Interview Prep · Lesson 02

The API Design Cheat-Sheet

A portable, eight-step method for the whiteboard — plus the tables you'll reach for in every design interview. Open this once before an interview, then close it and go in confident.

⏱ 15 min Difficulty: advanced Prereq: Full course + Question Bank (Prep 01)

By the end you'll be able to

Drive any "design the API for X" prompt through a structured eight-step method without freezing.
Recall safe/idempotent properties, status codes, and style trade-offs from memory.
Tick off cross-cutting concerns (auth, idempotency, rate limiting, caching, pagination, versioning) before the interviewer has to prompt you.
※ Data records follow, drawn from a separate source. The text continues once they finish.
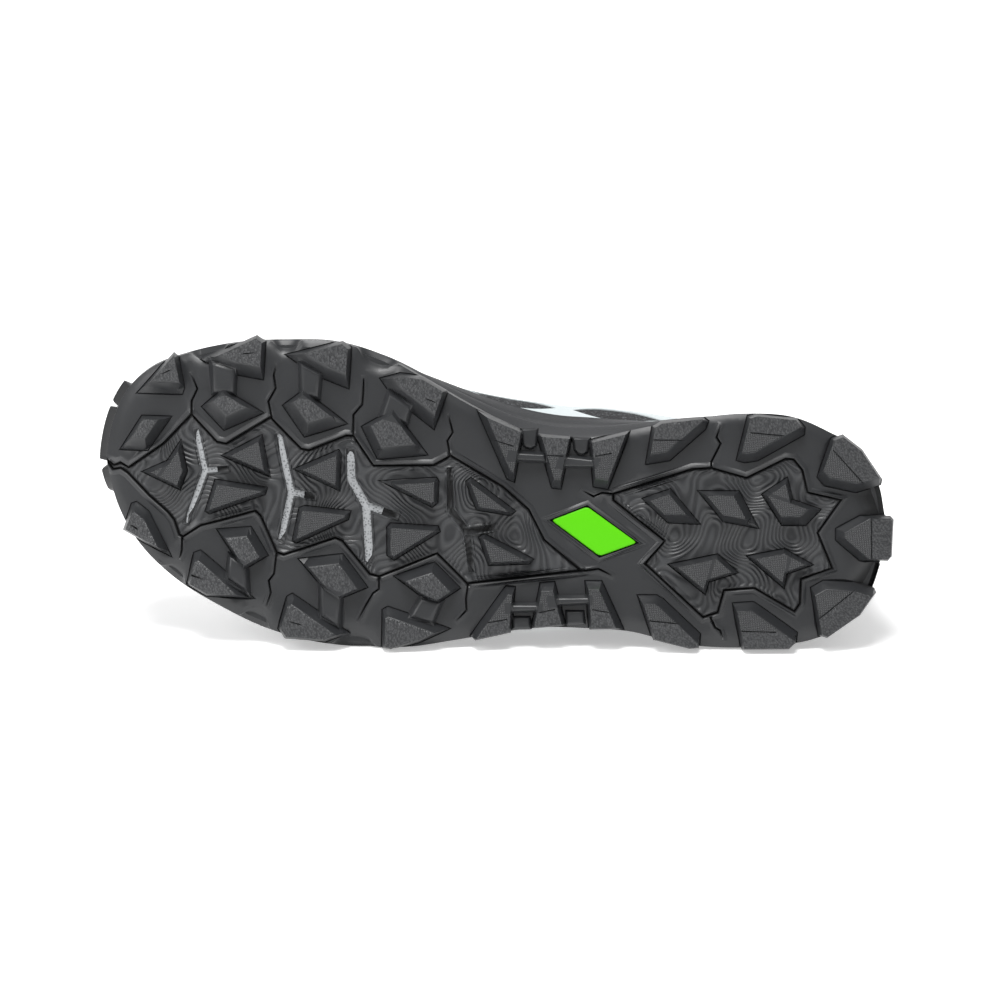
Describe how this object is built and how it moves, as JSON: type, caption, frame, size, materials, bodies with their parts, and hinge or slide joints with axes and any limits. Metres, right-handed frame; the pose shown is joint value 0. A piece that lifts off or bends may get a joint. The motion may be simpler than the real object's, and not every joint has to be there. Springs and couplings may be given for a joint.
{
  "type": "trail running shoe",
  "caption": "Low trail running shoe for the right foot with a lugged rubber outsole, foam midsole, hollow mesh upper, tongue and crossed laces, lying on its side.",
  "frame": {"origin": "on the floor under the middle of the lying shoe's box", "axes": "the shoe lies on its lateral side: toe towards -X, sole towards -Y, medial side towards +Z"},
  "size_m": [0.2992, 0.122, 0.1144],
  "materials": {
    "outsole_rubber": "satin dark charcoal rubber with grained lugs",
    "inlay_rubber": "bright green smooth rubber",
    "midsole_foam": "dark grey moulded foam",
    "upper_mesh": "dark charcoal woven mesh",
    "overlay_film": "light grey fused film",
    "tongue_fabric": "padded dark fabric",
    "insole_foam": "brushed fabric over foam",
    "lace_cord": "flat woven cord"
  },
  "bodies": {
    "root": {"outsole": "outsole_rubber", "outsole_inlay": "inlay_rubber", "midsole": "midsole_foam", "upper": "upper_mesh", "toe_cap": "overlay_film", "heel_counter": "overlay_film", "eyestay": "overlay_film", "tongue": "tongue_fabric", "insole": "insole_foam", "laces": "lace_cord"}
  },
  "joints": []
}
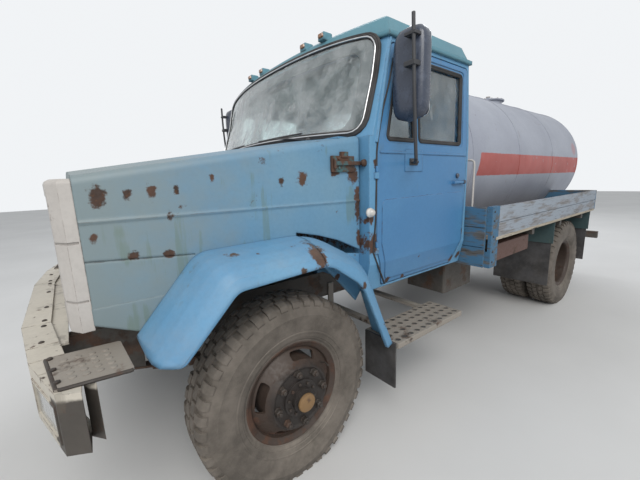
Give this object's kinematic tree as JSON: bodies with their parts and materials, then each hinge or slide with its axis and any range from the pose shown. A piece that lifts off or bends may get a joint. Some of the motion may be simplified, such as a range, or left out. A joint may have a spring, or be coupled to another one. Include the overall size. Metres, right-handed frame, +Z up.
{
  "type": "bonneted gas tanker truck",
  "caption": "Old two-axle bonneted tanker truck: blue cab, dished gas tank between low wooden boards, turning wheels, steering, doors and tilting bonnet.",
  "frame": {"origin": "centre of the bounding box's base, on the ground", "axes": "+X to the nose, +Y to the driver's side, +Z up"},
  "size_m": [6.798, 2.61, 2.624],
  "materials": {
    "blue_paint": "faded sky-blue enamel, chalked, with rust spots and green stains",
    "white_paint": "off-white enamel, chipped and dirty",
    "tank_paint": "light grey enamel with a red band",
    "frame_black": "black chassis paint, dusty and rusting",
    "rusty_steel": "bare rusted steel",
    "wheel_rust": "rusted wheel paint",
    "tyre_rubber": "dusty tyre rubber",
    "flap_rubber": "sheet rubber",
    "bumper_paint": "worn whitish paint over dark steel",
    "checker_steel": "worn dimpled steel plate",
    "glass_clear": "clear safety glass, dusty",
    "lamp_glass": "fluted lamp glass",
    "amber_lens": "orange lens",
    "red_lens": "red lens",
    "interior_plastic": "dark moulded plastic",
    "seat_vinyl": "worn dark vinyl",
    "old_wood": "weathered boards with blue-grey paint left",
    "teal_paint": "dark teal paint",
    "engine_metal": "oily cast metal",
    "mirror_shell": "dark moulded plastic"
  },
  "bodies": {
    "chassis": {"frame": "frame_black", "front_bumper": "bumper_paint", "headlamps": "lamp_glass", "bumper_steps": "checker_steel", "front_axle": "frame_black", "leaf_springs": "rusty_steel", "frame_brackets": "frame_black", "rear_axle": "frame_black", "engine": "engine_metal", "driveline": "engine_metal", "frame_boxes": "frame_black", "cab_shell": "blue_paint", "cab_roof": "blue_paint", "cab_glass": "glass_clear", "rear_flares": "blue_paint", "seats": "seat_vinyl", "dashboard": "interior_plastic", "steering_wheel": "interior_plastic", "running_boards": "checker_steel", "tank": "tank_paint", "tank_fittings": "tank_paint", "tank_supports": "rusty_steel", "bed_floor": "old_wood", "side_boards": "old_wood", "end_boards": "old_wood", "side_box": "rusty_steel", "rear_guards": "teal_paint", "mud_flaps": "flap_rubber", "tail_bar": "frame_black", "tail_lamps": "red_lens"},
    "bonnet_unit": {"bonnet": "blue_paint", "front_flares": "blue_paint", "grille": "white_paint"},
    "door_left_body": {"door_left": "blue_paint", "door_glass_left": "glass_clear", "mirror_left": "mirror_shell"},
    "door_right_body": {"door_right": "blue_paint", "door_glass_right": "glass_clear", "mirror_right": "mirror_shell"},
    "knuckle_left_body": {"knuckle_left": "frame_black"},
    "knuckle_right_body": {"knuckle_right": "frame_black"},
    "track_rod_body": {"track_rod": "frame_black"},
    "front_wheel_left": {"front_rim_left": "wheel_rust", "front_tyre_left": "tyre_rubber"},
    "front_wheel_right": {"front_rim_right": "wheel_rust", "front_tyre_right": "tyre_rubber"},
    "rear_wheel_left": {"rear_rims_left": "wheel_rust", "rear_tyres_left": "tyre_rubber"},
    "rear_wheel_right": {"rear_rims_right": "wheel_rust", "rear_tyres_right": "tyre_rubber"}
  },
  "joints": [
    {"name": "bonnet_tilt", "type": "hinge", "parent": "chassis", "child": "bonnet_unit", "pos_m": [3.19404, 0, 1], "axis": [0, 1, 0], "range_deg": [0, 50]},
    {"name": "door_left_swing", "type": "hinge", "parent": "chassis", "child": "door_left_body", "pos_m": [1.74604, 1.066, 1.4], "axis": [0, 0, -1], "range_deg": [0, 65]},
    {"name": "door_right_swing", "type": "hinge", "parent": "chassis", "child": "door_right_body", "pos_m": [1.74604, -1.066, 1.4], "axis": [0, 0, 1], "range_deg": [0, 65]},
    {"name": "steer_left", "type": "hinge", "parent": "chassis", "child": "knuckle_left_body", "pos_m": [2.35404, 0.765, 0.475], "axis": [0, 0, 1], "range_deg": [-32, 32]},
    {"name": "steer_right", "type": "hinge", "parent": "chassis", "child": "knuckle_right_body", "pos_m": [2.35404, -0.765, 0.475], "axis": [0, 0, 1], "range_deg": [-32, 32]},
    {"name": "track_rod_swing", "type": "hinge", "parent": "knuckle_left_body", "child": "track_rod_body", "pos_m": [2.16404, 0.765, 0.373], "axis": [0, 0, 1], "range_deg": [-32, 32]},
    {"name": "front_left_spin", "type": "hinge", "parent": "knuckle_left_body", "child": "front_wheel_left", "pos_m": [2.35404, 0.943, 0.475], "axis": [0, 1, 0], "continuous": true},
    {"name": "front_right_spin", "type": "hinge", "parent": "knuckle_right_body", "child": "front_wheel_right", "pos_m": [2.35404, -0.943, 0.475], "axis": [0, 1, 0], "continuous": true},
    {"name": "rear_left_spin", "type": "hinge", "parent": "chassis", "child": "rear_wheel_left", "pos_m": [-1.44596, 0.9265, 0.49], "axis": [0, 1, 0], "continuous": true},
    {"name": "rear_right_spin", "type": "hinge", "parent": "chassis", "child": "rear_wheel_right", "pos_m": [-1.44596, -0.9265, 0.49], "axis": [0, 1, 0], "continuous": true}
  ],
  "couplings": [
    {"joint": "steer_right", "follows": "steer_left", "ratio": 1},
    {"joint": "track_rod_swing", "follows": "steer_left", "ratio": -1}
  ]
}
The CREDO Method — 8 steps for any API design prompt

The acronym is just a memory aid; what matters is the logic flow. Use these eight steps in order. Don't skip ahead to endpoints before you've settled requirements — that's the single most common whiteboard mistake.

The CREDO method: Clarify → Resources → Endpoints → Data shapes → Errors → cross-cutting cOncerns → sCale → Evaluate. Iterate after step 8.
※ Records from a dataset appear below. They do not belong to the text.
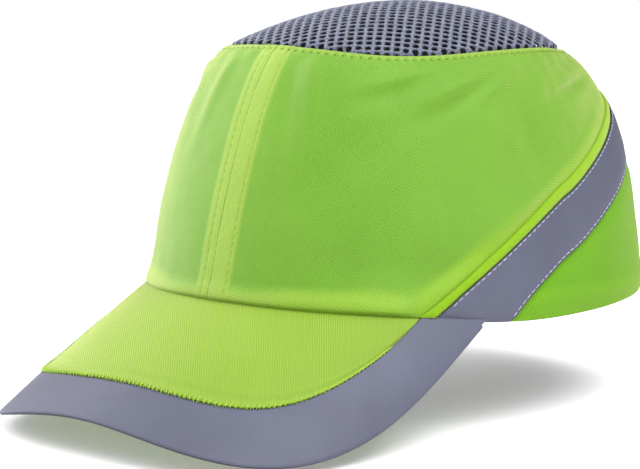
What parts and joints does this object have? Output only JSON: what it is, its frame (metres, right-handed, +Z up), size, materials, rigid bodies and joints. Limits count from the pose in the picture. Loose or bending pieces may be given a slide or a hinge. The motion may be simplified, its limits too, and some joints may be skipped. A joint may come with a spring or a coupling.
{
  "type": "bump cap",
  "caption": "Baseball-style bump cap with stiff visor, mesh crown, reflective tape, hook-and-loop rear strap and a removable plastic shell insert with foam pads.",
  "frame": {"origin": "centre of the head opening, level with the hem at its two sides", "axes": "+Z up through the crown; the visor points along -Y; +X is the wearer's left"},
  "size_m": [0.176, 0.2782, 0.158],
  "materials": {
    "hi_vis_fabric": "fluorescent yellow-green woven polyester",
    "reflective_tape": "satin silver-grey reflective fabric",
    "spacer_mesh": "grey knitted spacer mesh",
    "lining_tape": "soft woven seam tape",
    "visor_board": "plain moulded polyethylene sheet",
    "towelling": "dark towelling",
    "label_cloth": "blank woven label",
    "webbing": "dark ribbed webbing",
    "loop_pile": "soft loop pile",
    "hook_pile": "stiff hook pile",
    "shell_plastic": "satin black ABS",
    "foam": "closed-cell foam"
  },
  "bodies": {
    "cap": {"left_front_panel": "hi_vis_fabric", "right_front_panel": "hi_vis_fabric", "left_rear_panel": "hi_vis_fabric", "right_rear_panel": "hi_vis_fabric", "left_piping": "hi_vis_fabric", "right_piping": "hi_vis_fabric", "left_reflective_band": "reflective_tape", "right_reflective_band": "reflective_tape", "front_seam_tape": "lining_tape", "rear_seam_tape": "lining_tape", "crown_mesh": "spacer_mesh", "mesh_seam_tape": "lining_tape", "visor_top_cover": "hi_vis_fabric", "visor_board": "visor_board", "visor_under_cover": "hi_vis_fabric", "visor_reflective_trim": "reflective_tape", "sweatband": "towelling", "size_label": "label_cloth", "rear_opening_binding": "hi_vis_fabric", "loop_strap": "webbing", "loop_patch": "loop_pile", "hook_strap_root": "webbing"},
    "strap_flap": {"hook_strap": "webbing", "hook_patch": "hook_pile"},
    "insert": {"bump_shell": "shell_plastic", "crown_foam_pad": "foam", "front_foam_pad": "foam", "rear_foam_pad": "foam", "left_foam_pad": "foam", "right_foam_pad": "foam"}
  },
  "joints": [
    {"name": "strap_peel", "type": "hinge", "parent": "cap", "child": "strap_flap", "pos_m": [0.0292, 0.1016, 0.0147], "axis": [0, 0, -1], "range_deg": [0, 120]},
    {"name": "insert_slide", "type": "slide", "parent": "cap", "child": "insert", "axis": [0, 0, -1], "range_m": [0, 0.17]}
  ]
}
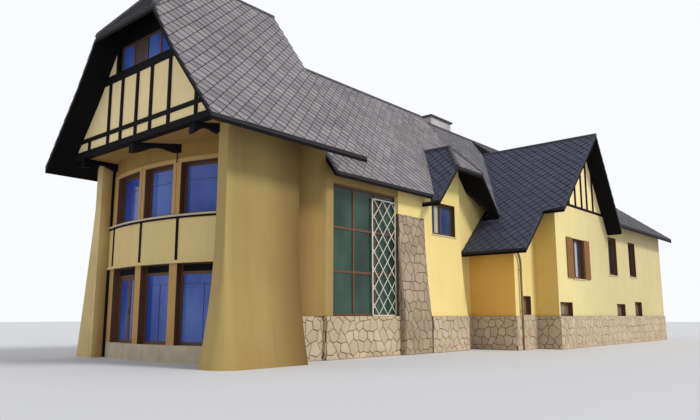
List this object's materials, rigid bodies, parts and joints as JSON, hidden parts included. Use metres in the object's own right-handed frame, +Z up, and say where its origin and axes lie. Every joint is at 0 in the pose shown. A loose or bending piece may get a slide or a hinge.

Clarify requirements & scale
Before touching a whiteboard, ask. "How many requests per second at peak?" "Is this public or internal?" "Who are the consumers — mobile, browser, server, third-party?" "What's the latency target?" "What consistency model is required — eventually consistent is fine, or must reads always see the latest write?" Surface the constraints that will drive every later decision. Aim to spend 2–3 minutes here. Interviewers reward candidates who ask — it demonstrates production thinking.
✅ Questions to always ask
- Expected read/write ratio and peak QPS?
- Public API or internal only?
- Multi-tenant (different orgs) or single-tenant?
- Real-time (WebSocket) or request-response (HTTP)?
- Idempotency requirement (payments, order placement)?
- Any legal/compliance constraints (GDPR, PCI)?
Identify resources / entities
List the nouns in the problem. "Design a food delivery API" → resources are: Customer, Restaurant, Menu, MenuItem, Order, OrderItem, Delivery, DeliveryPerson. Draw a simple entity map — which resources are top-level (have their own URI), which are sub-resources (live under a parent), and which are pure associations. Avoid verbs at this stage. Verbs become methods; nouns become resources. If you find yourself naming a resource with a verb (e.g., SendEmail), it probably belongs as an action on a noun resource (POST /emails).
Define endpoints & operations
Map CRUD operations to HTTP methods for each top-level resource. Then handle non-CRUD actions (transitions, triggers) as POST to a sub-resource path (e.g., POST /orders/{id}/cancel rather than a verb in the main path). Decide on path conventions: plural nouns, lowercase, hyphens not underscores, hierarchy depth ≤ 3 levels. Confirm which endpoints are read-heavy (optimize for caching) and which are write-heavy (optimize for durability).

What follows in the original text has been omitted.